Look at a photograph of a "grand-design" spiral galaxy. The luminous, majestic arms, traced by brilliant blue stars, look like they are painted onto the sky. But they are not solid structures. They are, in fact, enormous spiral shock waves. The galaxy's gas and stars orbit the galactic center, but they do not do so in perfect unison. A subtle gravitational disturbance, perhaps from a central bar of stars or a past encounter with another galaxy, creates a spiral "pattern" that rotates at its own fixed speed. As interstellar gas, in its own orbit, sweeps into this slower-moving pattern, it is forced to compress suddenly. It experiences a shock wave.
In the cold, thin gas of a galactic disk, this compression happens at nearly constant temperature, creating what is called an isothermal shock. Although the equation of state is different, the fundamental principles of mass and momentum conservation still hold. We can apply the Rankine-Hugoniot relations, modified for an isothermal gas, to find that the gas density can jump dramatically—a compression governed by the Mach number of the incoming flow. This sudden squeeze of interstellar gas is the trigger for cosmic creation. The compressed clouds collapse under their own gravity, igniting into vast nurseries of new, massive, hot-blue stars. These stars illuminate the shock front, making the spiral arms visible across intergalactic distances. The beautiful arm is simply the glowing wake of a cosmic shock wave.
Here lies the ultimate testament to the power of physics.

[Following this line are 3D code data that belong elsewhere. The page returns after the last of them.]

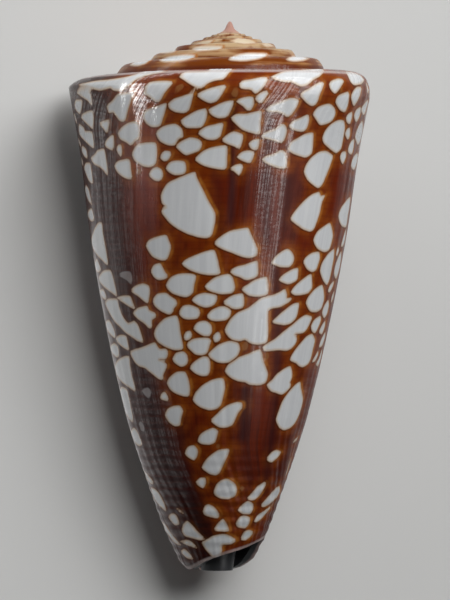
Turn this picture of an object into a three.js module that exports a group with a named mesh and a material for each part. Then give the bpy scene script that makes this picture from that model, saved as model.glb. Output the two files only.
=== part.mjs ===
// A noble cone: the empty shell of a sea snail, one solid with its real spiral hollow.
// It lies on its aperture, spire towards +Y and back up, with the ground at z = 0.
// Lengths are in millimetres. Age counts whorls back from the outer lip: 0 is the lip, -1 a whorl before it.
import * as THREE from "three";

// Overall size and coiling
const LENGTH = 46; // from the apex to the front tip
const LIP_RADIUS = 13.6; // greatest radius at the outer lip
const GROWTH = 1.42; // how much wider each whorl is than the one before
const BODY_SWELL = 0.065; // extra width of the last whorl, halfway along
const BODY_SWELL_START = -1.133;
const LEAN = 1; // how far the front tip leans towards the lip
const LIP_ANGLE = 132.6; // from the middle of the back, in degrees, positive towards the lip

// Spire
const SPIRE_SLOPE = 0.315; // fall of the shoulder for each millimetre of radius
const MUCRO_HEIGHT = 0.64; // the sharp point on top of the spire
const MUCRO_RADIUS = 0.3;
const STEP_HEIGHT = 0.115; // the sloping step outside each shoulder, as shares of the radius
const STEP_WIDTH = 0.07;
const LIP_STEP = 0.6; // how much lower the step is at the lip
const RAMP_DROOP = 0.6; // share of the ramp's fall that comes near the shoulder
const OLDEST = -7; // age at which the whorls run into the point

// Side: how wide it is, as a share of the shoulder, at shares of the way down
const SIDE_PROFILE = [
  [0, 1],
  [0.13, 0.922],
  [0.3, 0.85],
  [0.5, 0.733],
  [0.67, 0.606],
  [0.75, 0.527],
  [0.83, 0.436],
  [0.915, 0.333],
  [0.96, 0.268],
  [0.985, 0.232],
  [1, 0.2],
];
const PILLAR_WAIST = 0.52; // how much the whorl narrows to the pillar on the aperture side
const PILLAR_FOOT = 0.45; // share of that narrowing that is lost again at the front tip
const LIP_BULGE = 6; // degrees that the middle of the lip stands ahead of its ends
const LIP_RETREAT = 22; // degrees that its front end falls back

// Wall
const WALL = 1.1;
const LIP_EDGE = 0.55;
const INNER_WALL = 0.6;
const FRONT_THINNING = 0.35;

// Ends of the hollow, as ages
const MOUTH_END = -0.75; // the front opening runs from the lip back to here
const HOLLOW_END = -1.5;
const PILLAR_END_INSET = 0.3; // the pillar's end is hollowed by this much at its middle

// Depth of the front edge below the apex, at shares of a whorl behind the lip
const FRONT_EDGE = [
  [0, 44.8],
  [0.05, 45.7],
  [0.1, 45.6],
  [0.2, 44.8],
  [0.28, 44.25],
  [0.35, 43.8],
  [0.42, 43.3],
  [0.47, 43.3],
  [0.52, 44.4],
  [0.56, 45.3],
  [0.62, 45.8],
  [0.7, 46],
  [1, 45.9],
];
const PILLAR_CLIMB = 1.8; // how fast the hollow's floor climbs behind the mouth

// Mesh
const COLUMNS = 48; // in each whorl
const RAMP_SHARES = [0.35, 0.75, 0.95, 1];
const SIDE_SHARES = [
  0.07, 0.15, 0.25, 0.36, 0.47, 0.58, 0.68, 0.77, 0.85, 0.91, 0.96, 1,
];

// How it lies on the ground, in degrees
const LIE_TILT = 7.5;

const DEGREE = Math.PI / 180;
const mix = THREE.MathUtils.lerp;

function smooth(low, high, x) {
  return THREE.MathUtils.smoothstep(x, low, high);
}

// A smooth curve through [x, y] pairs.
function curveThrough(pairs) {
  const last = pairs.length - 1;
  return (x) => {
    const next = pairs.findIndex(([at]) => at > x);
    const i = next < 0 ? last - 1 : Math.max(0, next - 1);
    const [before, from, to, after] = [i - 1, i, i + 1, i + 2].map(
      (k) => pairs[THREE.MathUtils.clamp(k, 0, last)],
    );
    const width = to[0] - from[0];
    const share = (x - from[0]) / width;
    const slopeFrom = (to[1] - before[1]) / (to[0] - before[0]);
    const slopeTo = (after[1] - from[1]) / (after[0] - from[0]);
    return (
      mix(from[1], to[1], smooth(0, 1, share)) +
      width * slopeFrom * share * (1 - share) ** 2 -
      width * slopeTo * share ** 2 * (1 - share)
    );
  };
}

const frontEdge = curveThrough(FRONT_EDGE);
const sideProfile = curveThrough(SIDE_PROFILE);

function shoulderRadius(age) {
  const along = THREE.MathUtils.clamp(age - BODY_SWELL_START, 0, 1);
  const swell = BODY_SWELL * Math.sin(Math.PI * along) ** 2;
  return LIP_RADIUS * GROWTH ** age * (1 + swell);
}

function shoulderDepth(age) {
  const radius = shoulderRadius(age);
  const mucro = MUCRO_HEIGHT * (1 - Math.exp(-radius / MUCRO_RADIUS));
  return SPIRE_SLOPE * radius + mucro;
}

function stepHeight(age) {
  const share = 1 - LIP_STEP * smooth(-0.3, 0, age);
  return STEP_HEIGHT * shoulderRadius(age) * share;
}

// Each suture lies at the foot of the step on the whorl before.
function sutureDepth(age) {
  return shoulderDepth(age - 1) + stepHeight(age - 1);
}

// Radius of a whorl's side at a depth: out over the step, then in towards the front.
// A whorl before the lip, the side also narrows to the pillar.
function sideRadius(age, depth) {
  const top = shoulderDepth(age);
  const foot = top + stepHeight(age);
  const down = THREE.MathUtils.clamp((depth - foot) / (LENGTH - foot), 0, 1);
  const aboveStep = THREE.MathUtils.clamp((foot - depth) / (foot - top), 0, 1);
  const narrowing = smooth(0.3, 1, down) * (1 - PILLAR_FOOT * smooth(0.8, 1, down));
  const waist = PILLAR_WAIST * narrowing * smooth(0.58, 1.08, -age);
  const step = 1 - STEP_WIDTH * aboveStep ** 1.5;
  return shoulderRadius(age) * sideProfile(down) * step * (1 - waist);
}

// How deep a whorl reaches.
function frontDepth(age) {
  if (age >= -1) return frontEdge(-age);
  const behind = Math.min(0, age - (MOUTH_END - 1));
  return frontEdge(1) * GROWTH ** (PILLAR_CLIMB * behind);
}

function wallThickness(age, down) {
  const body = mix(LIP_EDGE, WALL, smooth(0, 0.1, -age));
  const thick = mix(body, INNER_WALL, smooth(0.9, 1.1, -age));
  return thick * (1 - FRONT_THINNING * smooth(0.6, 1, down));
}

// The ramp's fall from suture to shoulder, 0 to 1.
function rampFall(share) {
  return (1 - RAMP_DROOP) * share + RAMP_DROOP * share ** 4;
}

// Depths of each whorl's rows. The first row is the shoulder, the second the next suture, the third lies
// a wall's thickness below that, and the others follow down the side to the front.
function sideDepths(age) {
  const shoulder = shoulderDepth(age);
  const suture = sutureDepth(age + 1);
  const below = suture + wallThickness(Math.min(0, age + 1), 0);
  const rows = SIDE_SHARES.map((share) => mix(below, frontDepth(age), share));
  return [shoulder, suture, below, ...rows];
}

const ROWS = SIDE_SHARES.length + 3;

// How far the lip's edge, and each growth line behind it, stands ahead at a row, in degrees.
function lag(row) {
  const down = row > 2 ? SIDE_SHARES[row - 3] : 0;
  return (
    LIP_BULGE * Math.sin(Math.PI * down) - LIP_RETREAT * smooth(0.75, 1, down)
  );
}

function outerPoint(age, row) {
  const depth = sideDepths(age)[row];
  return { age, row, radius: sideRadius(age, depth), depth };
}

function outerRamp(age, share) {
  const from = outerPoint(age - 1, 1);
  const to = outerPoint(age, 0);
  const radius = mix(from.radius, to.radius, share);
  const depth = mix(from.depth, to.depth, rampFall(share));
  return { age, row: 0, radius, depth };
}

// The wall's inside, which is the outer face of the hollow.
function innerPoint(age, row) {
  const outside = sideDepths(age);
  const top = shoulderDepth(age);
  const share = (outside[row] - top) / (frontDepth(age) - top);
  const innerTop = top + wallThickness(age, 0);
  const floor =
    age >= MOUTH_END ? frontDepth(age) : Math.min(frontDepth(age), frontDepth(age - 1));
  const depth = mix(innerTop, floor, share);
  const thick = wallThickness(age, share);
  return { age, row, radius: sideRadius(age, depth) - thick, depth };
}

function innerRamp(age, share) {
  const from = outerPoint(age - 1, 2);
  const to = innerPoint(age, 0);
  const radius = mix(from.radius, to.radius, share);
  const depth = mix(from.depth, to.depth, rampFall(share));
  return { age, row: 0, radius, depth };
}

const positions = [];
const faces = [];

function vertex({ age, row, radius, depth }) {
  const angle = (LIP_ANGLE + 360 * age + lag(row)) * DEGREE;
  const lean = (LEAN * depth) / LENGTH;
  const across = radius * Math.sin(angle) + lean * Math.sin(LIP_ANGLE * DEGREE);
  const back = radius * Math.cos(angle) + lean * Math.cos(LIP_ANGLE * DEGREE);
  positions.push(-across, -back, -depth);
  return positions.length / 3 - 1;
}

// Faces between two columns of vertices that run from the suture to the front, the older column first.
function sheet(older, younger) {
  for (let i = 0; i + 1 < older.length; i++) {
    faces.push(older[i], younger[i], younger[i + 1]);
    faces.push(older[i], younger[i + 1], older[i + 1]);
  }
}

function fan(centre, loop) {
  for (let i = 0; i + 1 < loop.length; i++) {
    faces.push(centre, loop[i], loop[i + 1]);
  }
}

const rowNumbers = [...Array(ROWS).keys()];
const oldest = OLDEST * COLUMNS;
const mouthEnd = Math.round(MOUTH_END * COLUMNS);
const hollowEnd = Math.round(HOLLOW_END * COLUMNS);

// The outside. Column c has the age c / COLUMNS, and each ramp starts on the suture row of the whorl above.
const outside = new Map();
for (let c = oldest; c <= 0; c++) {
  const age = c / COLUMNS;
  const above = outside.get(c - COLUMNS);
  const suture = above ? above.side[1] : vertex(outerRamp(age, 0));
  const ramp = RAMP_SHARES.slice(0, -1).map((share) => vertex(outerRamp(age, share)));
  const rows = c < -COLUMNS ? rowNumbers.slice(0, 2) : rowNumbers;
  const side = rows.map((row) => vertex(outerPoint(age, row)));
  outside.set(c, { suture, side, all: [suture, ...ramp, ...side] });
}
for (let c = oldest; c < 0; c++) {
  const length = c < -COLUMNS ? RAMP_SHARES.length + 2 : Infinity;
  sheet(outside.get(c).all.slice(0, length), outside.get(c + 1).all.slice(0, length));
}

// The point of the spire.
const apex = vertex({ age: 0, row: 0, radius: 0, depth: 0 });
const firstWhorl = [...Array(COLUMNS + 1).keys()].map(
  (i) => outside.get(oldest + i).suture,
);
fan(apex, [firstWhorl[0], ...firstWhorl.reverse()]);
const start = outside.get(oldest).all;
fan(start[0], start.slice(1));

// The hollow: the inside of the outer wall, and the whorl before it.
const inside = new Map();
for (let c = 0; c >= hollowEnd; c--) {
  const age = c / COLUMNS;
  const pillar =
    c === 0
      ? outside.get(-COLUMNS).side.slice(2)
      : rowNumbers.slice(2).map((row) => vertex(outerPoint(age - 1, row)));
  const ramp = RAMP_SHARES.slice(0, -1).map((share) => vertex(innerRamp(age, share)));
  const side = rowNumbers.map((row) => vertex(innerPoint(age, row)));
  inside.set(c, { pillar, wall: [pillar[0], ...ramp, ...side] });
}
for (let c = 0; c > hollowEnd; c--) {
  sheet(inside.get(c).wall, inside.get(c - 1).wall);
  sheet(inside.get(c - 1).pillar, inside.get(c).pillar);
}

// The outer lip's edge, and the hollow's far end.
sheet(outside.get(0).all, inside.get(0).wall);
const end = inside.get(hollowEnd);
const crown = RAMP_SHARES.length + 2;
fan(end.pillar[0], end.wall.slice(1, crown + 1).reverse());
sheet(end.wall.slice(crown), end.pillar);

// The front: the wall's edge round the mouth, the hollow's floor behind it, and the pillar's end.
for (let c = mouthEnd; c < 0; c++) {
  const columns = [c, c + 1].map((i) => [outside.get(i).side.at(-1), inside.get(i).wall.at(-1)]);
  sheet(columns[0], columns[1]);
}
for (let c = mouthEnd; c > hollowEnd; c--) {
  const columns = [c, c - 1].map((i) => [inside.get(i).wall.at(-1), inside.get(i).pillar.at(-1)]);
  sheet(columns[0], columns[1]);
}
const pillarEnd = vertex({ age: 0, row: 0, radius: 0, depth: LENGTH - PILLAR_END_INSET });
const pillarLoop = [];
for (let c = -COLUMNS; c <= mouthEnd; c++) pillarLoop.push(outside.get(c).side.at(-1));
pillarLoop.push(inside.get(mouthEnd).wall.at(-1));
for (let c = mouthEnd; c <= 0; c++) pillarLoop.push(inside.get(c).pillar.at(-1));
fan(pillarEnd, pillarLoop);

const geometry = new THREE.BufferGeometry();
geometry.setAttribute("position", new THREE.Float32BufferAttribute(positions, 3));
geometry.setIndex(faces);
geometry.computeVertexNormals();

const shellMaterial = new THREE.MeshStandardMaterial({
  color: new THREE.Color(0.55, 0.3, 0.14),
  roughness: 0.28,
  metalness: 0,
});

const shell = new THREE.Mesh(geometry, shellMaterial);
shell.name = "shell";

const lying = new THREE.Group();
lying.rotation.x = (LIE_TILT - 90) * DEGREE;
lying.add(shell);
lying.updateMatrixWorld(true);

// Put it on the ground, over the origin.
const bounds = new THREE.Box3().setFromObject(lying, true);
const middle = bounds.getCenter(new THREE.Vector3());
lying.position.set(-middle.x, -middle.y, -bounds.min.z);

const part = new THREE.Group();
part.add(lying);

export default part;
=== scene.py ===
import math

import bmesh
import bpy
import numpy as np
from mathutils import Matrix, Vector
from mathutils.bvhtree import BVHTree


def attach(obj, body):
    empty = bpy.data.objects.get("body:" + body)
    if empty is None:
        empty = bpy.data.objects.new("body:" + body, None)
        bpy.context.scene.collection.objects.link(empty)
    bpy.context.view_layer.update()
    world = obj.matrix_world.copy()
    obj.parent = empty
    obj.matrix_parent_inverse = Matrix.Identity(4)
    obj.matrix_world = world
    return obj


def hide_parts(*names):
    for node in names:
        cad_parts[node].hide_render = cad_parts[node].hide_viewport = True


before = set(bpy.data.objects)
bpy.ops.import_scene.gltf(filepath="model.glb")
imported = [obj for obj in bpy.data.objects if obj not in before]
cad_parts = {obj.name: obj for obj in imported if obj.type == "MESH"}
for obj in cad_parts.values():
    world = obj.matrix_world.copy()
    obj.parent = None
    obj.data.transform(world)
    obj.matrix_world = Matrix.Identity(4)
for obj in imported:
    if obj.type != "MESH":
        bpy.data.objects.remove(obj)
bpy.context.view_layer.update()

# A noble cone shell. Lengths are in millimetres, and become metres where an object is made from them.
# Age counts whorls back from the outer lip: 0 is the lip, -1 a whorl before it.
MM = 0.001
SEED = 11

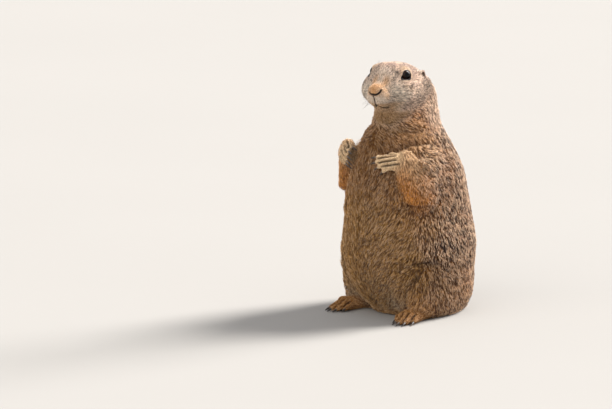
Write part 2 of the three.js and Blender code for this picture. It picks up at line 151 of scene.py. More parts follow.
@dataclass(frozen=True)
class Pose:
    """Where the body and the turned head are, found from the eyes in the frame.

    The head's own axes are x to its left, y to its back and z up, from between the eyes. The
    body's are those of the frame, from the floor below the middle of the belly.
    """

    eye_height: float = 228 * MM
    head_forward: float = 21.5 * MM
    eye_back: float = -2.4 * MM
    nod: float = math.radians(3)

    @cached_property
    def eyes(self) -> dict[str, Array]:
        """The centre of each eyeball."""
        boxes = {side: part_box(f"eye_{side}") for side in SIDES}
        return {side: (np.array(low) + np.array(high)) / 2 for side, (low, high) in boxes.items()}

    @cached_property
    def head_turned(self) -> Array:
        """The head's axes, one in each column."""
        across = self.eyes["left"] - self.eyes["right"]
        turn = Matrix.Rotation(math.atan2(across[1], across[0]), 3, "Z")
        return np.array(turn @ Matrix.Rotation(self.nod, 3, "X"))

    @cached_property
    def head_origin(self) -> Array:
        """The origin of the head's axes."""
        middle = (self.eyes["left"] + self.eyes["right"]) / 2
        return middle - self.head_turned @ np.array([0, self.eye_back, 0])

    @cached_property
    def body_origin(self) -> Array:
        """The origin of the body's axes."""
        return self.head_origin - np.array([0, -self.head_forward, self.eye_height])

    def to_head(self, points: Array) -> Array:
        """Gives points in the head's axes, in millimetres."""
        return (points - self.head_origin) @ self.head_turned / MM

    def to_body(self, points: Array) -> Array:
        """Gives points in the body's axes, in millimetres."""
        return (points - self.body_origin) / MM

    def head_point(self, x: float, y: float, z: float) -> Array:
        """Places a point given in the head's axes, in millimetres."""
        return self.head_origin + self.head_turned @ np.array([x, y, z]) * MM

    def head_way(self, x: float, y: float, z: float) -> Array:
        """Turns a direction given in the head's axes into the frame's."""
        return unit(self.head_turned @ np.array([x, y, z], float))

    def body_point(self, x: float, y: float, z: float) -> Array:
        """Places a point given in the body's axes, in millimetres."""
        return self.body_origin + np.array([x, y, z]) * MM

    def beside(self, sign: int, place: Place) -> Array:
        """Places a point given for the body's left side, or its mirror image where sign is -1."""
        return self.body_point(sign * place[0], *place[1:])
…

The shape and pitch of a galactic spiral arm, a structure tens of thousands of light-years across, can be predicted using the same logic that describes a shock in a rocket engine. The density jump that triggers star formation across a galaxy is calculated with the same conservation laws that describe the pop of a sonic boom. From the roar of a jet engine to the silent, majestic swirl of a distant galaxy, the normal shock wave is a universal character, speaking a single physical language across all scales of time and space.